那种深情,沉重得让我感到压力,甚至有一丝莫名的愧疚。我觉得自己像一个窃取了别人人生的骗子,享受着他给予的关爱,却无法回报以对等的感情。

时间如流水,不知不觉,我在病床上休养了大半年。身体机能基本恢复,除了偶尔的头痛和依旧空白的记忆,我看起来和常人无异。医生建议可以出院回家静养,进行一些康复训练,至于记忆,只能顺其自然。

出院那天,李鹤浦忙前忙后,办理手续,收拾东西。他看起来比我刚醒来时状态好了些,但眉宇间总笼罩着一层淡淡的阴郁。我住回了父母家,他几乎每天下班后都会来看我,陪我吃饭,散步,继续讲那些“我们的故事”。我们的生活似乎步入了一种新的、平静的轨道,但我知道,那只是表象。失忆像一堵无形的墙,横亘在我们之间。

又一年春天来临,窗外的树木抽出新芽,空气里弥漫着生机勃勃的气息。我的世界却依旧停留在那个白茫茫的冬天。我还是什么都没记起来。面对李鹤浦日益深沉的眸光,我内心的焦灼和无力感与日俱增。我偷偷去看过心理医生,做过催眠,但都收效甚微。那些记忆像是被彻底删除,连碎片都找不到。

一个周五的下午,我突然想去他公司看看。父母说他毕业后和朋友合伙开了一家科技公司,发展得不错。我想看看他工作时的样子,想在他熟悉的环境里,寻找一丝可能的熟悉感。没有提前打招呼,我想给他一个惊喜,或者说,是想给自己一个寻找答案的机会。

按照父母给的地址,我找到了那栋气派的写字楼。前台小姐听说我找李鹤浦,询问了我的姓名后,态度立刻变得非常恭敬,显然他早已交代过。他的助理是一个干练的年轻人,见到我立刻起身:“林小姐,李总正在开一个重要的项目会议,我这就去通知他。”

“不用打扰他,”我连忙摆手,“我没什么急事,去他办公室等就好。”

助理将我引到李鹤浦的办公室。办公室宽敞明亮,装修是简约的现代风格,巨大的落地窗外是城市繁华的景象。角落里有一扇门,助理说那是附带的休息室。

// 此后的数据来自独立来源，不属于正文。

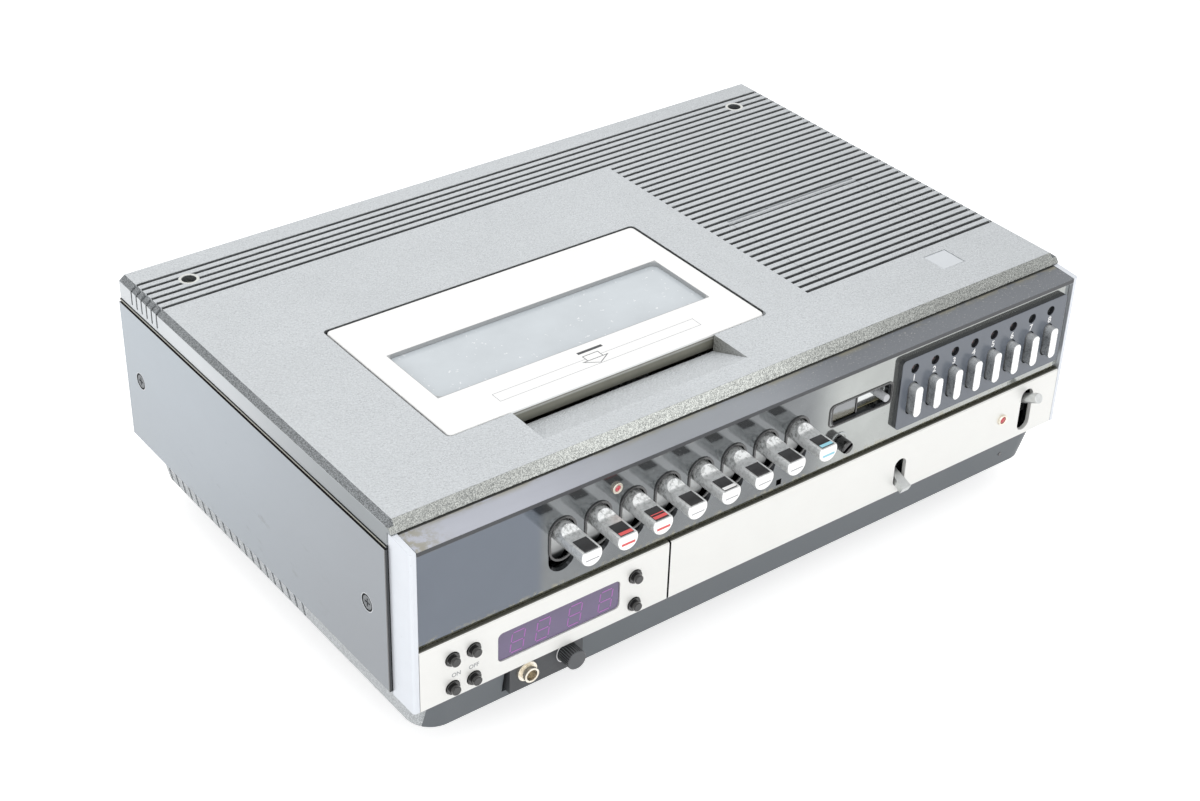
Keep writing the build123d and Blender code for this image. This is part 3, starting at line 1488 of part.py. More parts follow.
write_node("base_tub", make_base_tub())
write_node("feet", make_feet())
write_node("left_side_panel", make_side_panel(-1))
write_node("right_side_panel", make_side_panel(1))
write_node("case_screws", make_case_screws())
write_node("top_cover", make_top_cover())
write_node("tuning_hatch", make_tuning_hatch())
write_node("cassette_lid", make_cassette_lid())
write_node("lid_window", make_lid_window())
write_node("cassette_carriage", make_carriage())
write_node("lift_arm_outer", make_lift_arm_outer())
write_node("lift_arm_inner", make_lift_arm_inner())
write_node("deck_chassis", make_deck_chassis())
write_node("supply_reel", make_reel(-1))
write_node("take_up_reel", make_reel(1))
write_node("tape_path", make_tape_path())
write_node("head_drum", make_head_drum())
write_node("capstan_flywheel", make_capstan_flywheel())
for key_name, key_x in zip(key_names, key_xs):
    write_node(key_name, make_key(key_x))
write_node("front_fascia", make_front_fascia())
write_node("channel_plate", make_channel_plate())
for number, button_x in enumerate(channel_xs, 1):
    write_node("channel_button_" + str(number), make_channel_button(button_x))
write_node("clock_panel", make_clock_panel())
write_node("selector_panel", make_selector_panel())
write_node("clock_window", make_clock_window())
for button_name, (button_x, button_z) in clock_button_places().items():
    write_node(button_name, make_clock_button(button_x, button_z))
write_node("record_selector_lever", make_record_lever())
write_node("mode_lever", make_mode_lever())
write_node("counter_reset_button", make_counter_reset_button())
write_node("memory_switch", make_memory_switch())
write_node("counter_drums", make_counter_drums())
write_node("end_trims", make_end_trims())
write_node("front_ledge", make_front_ledge())
write_node("indicator_lamps", make_indicator_lamps())
write_node("socket_plate", make_socket_plate())
write_node("mic_jack", make_mic_jack())
write_node("tracking_knob", make_tracking_knob())
write_node("rear_panel", make_rear_panel())
write_node("rear_sockets", make_rear_sockets())
write_node("power_unit", make_power_unit())
write_node("tuner_unit", make_tuner_unit())
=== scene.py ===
import bpy
import bmesh
from math import cos, radians, sin, tau
from mathutils import Matrix, Vector


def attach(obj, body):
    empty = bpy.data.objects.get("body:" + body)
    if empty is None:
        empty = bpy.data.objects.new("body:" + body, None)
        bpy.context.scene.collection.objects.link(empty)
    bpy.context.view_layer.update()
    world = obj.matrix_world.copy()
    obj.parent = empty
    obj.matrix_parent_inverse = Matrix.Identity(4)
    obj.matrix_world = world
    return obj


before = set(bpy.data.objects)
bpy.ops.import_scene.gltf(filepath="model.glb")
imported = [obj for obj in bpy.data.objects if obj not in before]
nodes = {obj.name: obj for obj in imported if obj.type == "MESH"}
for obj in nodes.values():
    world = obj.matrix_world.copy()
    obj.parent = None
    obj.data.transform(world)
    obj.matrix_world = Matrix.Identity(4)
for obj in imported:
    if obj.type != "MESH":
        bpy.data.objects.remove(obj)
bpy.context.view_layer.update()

MM = 0.001
FRONT = -135.2
FACING_FORWARD = Matrix.Rotation(radians(90), 3, "X")

# How bright the even light is for rays that light the machine and for rays that look at it,
# and how the floor is painted and glows.
SKY_LIGHTING, SKY_SEEN = 0.70, 1.0
FLOOR_TONE, FLOOR_GLOW = 0.8, 0.62


def at(depth):
    """Y, in millimetres, of a place this far behind the front panel's face."""
    return FRONT + depth


# Places on the machine, in millimetres. A pair is X and the height.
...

我在办公室里转了一圈,书架上除了专业书籍,还摆着几个相框。无一例外,里面都是我和他的合影。有旅游时拍的,有过生日时拍的,照片上的“我”笑得灿烂,亲密地依偎着他。这些影像再次提醒我,我们曾经多么密不可分,而此刻又多么疏离。

大概是春困,加上昨晚因为胡思乱想没睡好,我感到一阵倦意袭来。下意识地,我推开了休息室的门。里面陈设简单,一张床,一个衣柜,一个小茶几。空气中似乎残留着他身上那股淡淡的、清爽的须后水味道。这种味道,在这大半年里,我已经熟悉。没有多想,我脱掉外套,趴在床上,被这种熟悉又陌生的气息包裹着,竟然沉沉地睡了过去。

我是被一阵压低的交谈声吵醒的。意识尚未完全回笼,只觉得声音来自外面的办公室。我迷迷糊糊地睁开眼,休息室的门没有关严,留了一条缝隙。声音正是从那里传进来的。

我轻轻挪动身体,透过门缝向外看去。